Powers of i Calculator

The imaginary unit i is defined as the number satisfying i² = −1, or equivalently, the equation x² + 1 = 0. It forms the foundation of complex numbers, which are written as a + bi where a is the real part and b is the imaginary part. In electrical engineering, the symbol j is often used instead to avoid confusion with electric current.

Because i follows a repeating cycle of length 4 — i⁰ = 1, i¹ = i, i² = −1, i³ = −i — you simply divide the exponent n by 4 and look at the remainder. For example, i⁷: 7 ÷ 4 = 1 remainder 3, so i⁷ = i³ = −i. This trick works for any integer exponent.

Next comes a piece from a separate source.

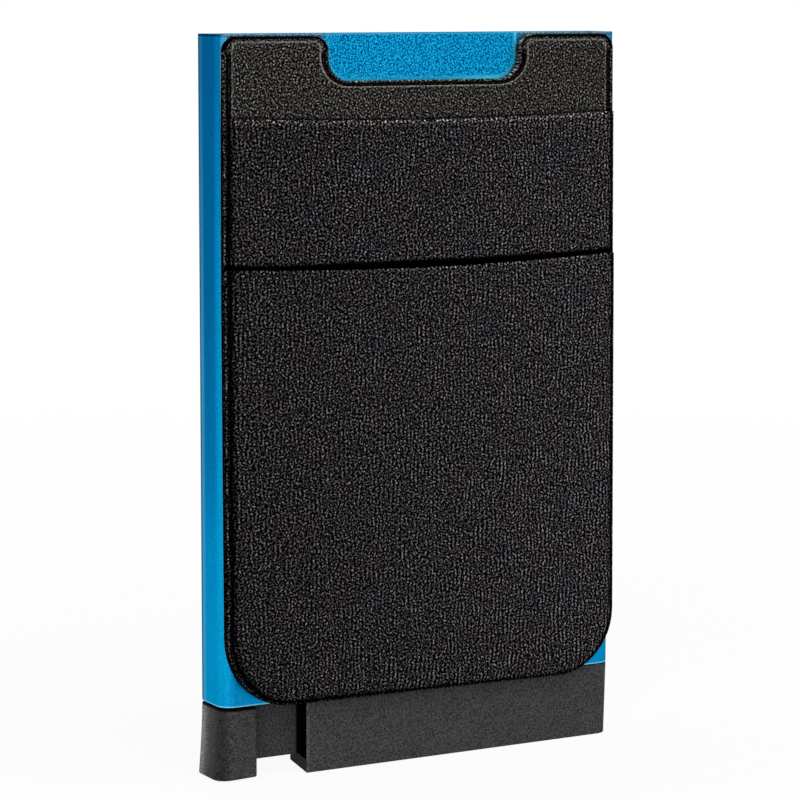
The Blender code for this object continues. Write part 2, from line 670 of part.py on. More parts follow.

The four values in the cycle are: i⁰ = 1, i¹ = i, i² = −1, and i³ = −i. After that, i⁴ = 1 again and the pattern repeats. Any power of i can be reduced to one of these four values using the remainder of n divided by 4.

42 divided by 4 gives a remainder of 2 (since 4 × 10 = 40, and 42 − 40 = 2). Therefore i⁴² = i² = −1.

Yes! When the exponent n is even, the result is always a real number. Specifically, i⁰ = 1 and i² = −1 are both real. Any even multiple of these gives a real result: for example, i⁴ = 1, i⁶ = −1, i⁸ = 1, and so on.

For negative exponents, the same cycle applies but runs in reverse. You can convert a negative exponent to a positive equivalent using: i⁻ⁿ = 1 / iⁿ. Alternatively, compute n mod 4, handling negative remainders by adding 4 if the remainder is negative. For example, i⁻¹ = −i, i⁻² = −1, i⁻³ = i, i⁻⁴ = 1.

To simplify iⁿ in any expression: (1) Find the remainder r = n mod 4, ensuring r is between 0 and 3. (2) Replace iⁿ with i⁰=1, i¹=i, i²=−1, or i³=−i accordingly. (3) Combine real and imaginary parts of the full expression. This calculator performs that reduction automatically for any integer n.

i⁰ = 1. This follows the standard mathematical rule that any non-zero number raised to the power of 0 equals 1, and the imaginary unit is no exception.